La segunda tarde estuvimos probando una nueva forma: una especie de croqueta alargada con vocación inicial de cilindro. Tras consultarle, me propuso cómo pintar el primer prototipo: el fondo amarillo y encima crucecitas. Sin querer, me salieron triángulos en vez de cruces cuando horas después la acabé de pintar en casa. Tengo la impresión de que la acabaré modificando para respetar su propuesta.
Gracias a las pruebas que hice con él, he seguido construyendo nuevas piezas. Pinté la última sin un propósito concreto. A veces parece que son los propios colores y la punta del rotulador los que deciden el diseño. Cuando la vi acabada me entró la risa. Tengo que enseñársela para ver lo que le sugiere…
No voy a desvelar el motivo de mi risa. Cada uno es libre de establecer las asociaciones y conexiones que quiera…
El ovillo me ha hecho pensar que es posible compartir buenos momentos con los enfermos de alzhéimer, aun cuando la enfermedad esté en un estado avanzado. La carga emotiva que a veces poseen los pequeños gestos son los que importan.
No hace muchos días mi padre me dijo en el transcurso de una conversación telefónica que no hay que olvidarse de disfrutar de las pequeñas cosas. Su comentario no fue gratuito. Estaba relacionado con lo que estábamos hablando y tenía relación con la escuela y alguna actividad que había hecho con los niños.

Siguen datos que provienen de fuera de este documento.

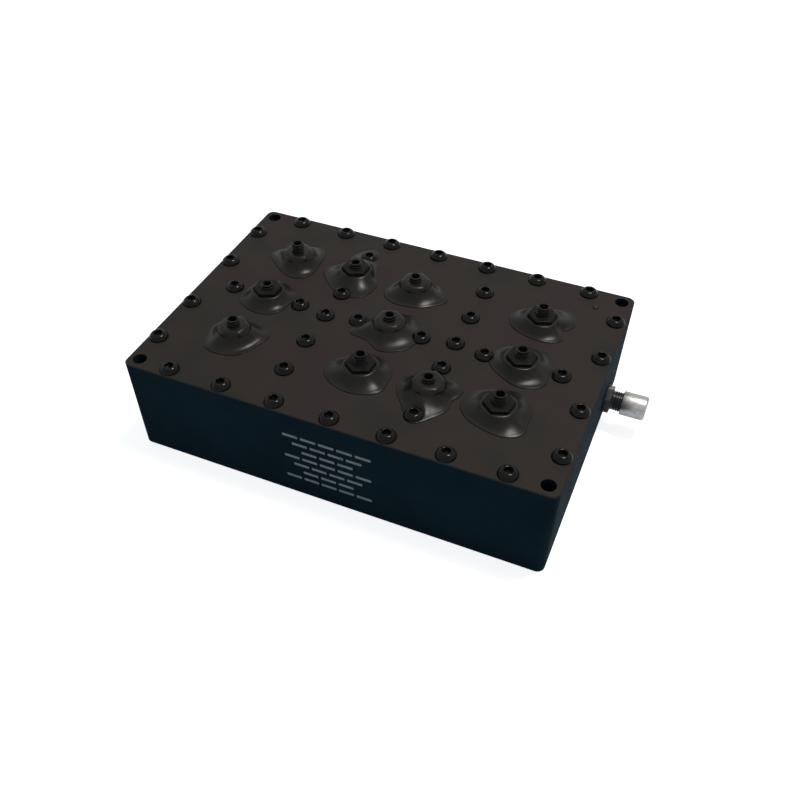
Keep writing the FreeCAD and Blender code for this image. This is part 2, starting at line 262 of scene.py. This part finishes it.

Escribí su frase en un papel como siempre hago cuando dice cosas que me llaman la atención y me pareció maravilloso que todavía fuera capaz en cierta manera de filosofar y de pensar y decir cosas bonitas. Me demostró también que estaba conectado con la conversación que manteníamos. La escuela le interesa. La suya y la mía. Sonrío mientras lo escribo. Gracias al efecto de las conversaciones espejo ahora emplea la expresión: «nuestra escuela«. Me pareció delicioso oírselo decir hace unos días. Lo pronunció con tono de pregunta y yo respondí afirmativamente con una sonrisa: Sí, sí, nuestra escuela.
Confío que ambos sabremos encontrar la manera de seguir disfrutando de pequeñas cosas, el tiempo que podamos compartir.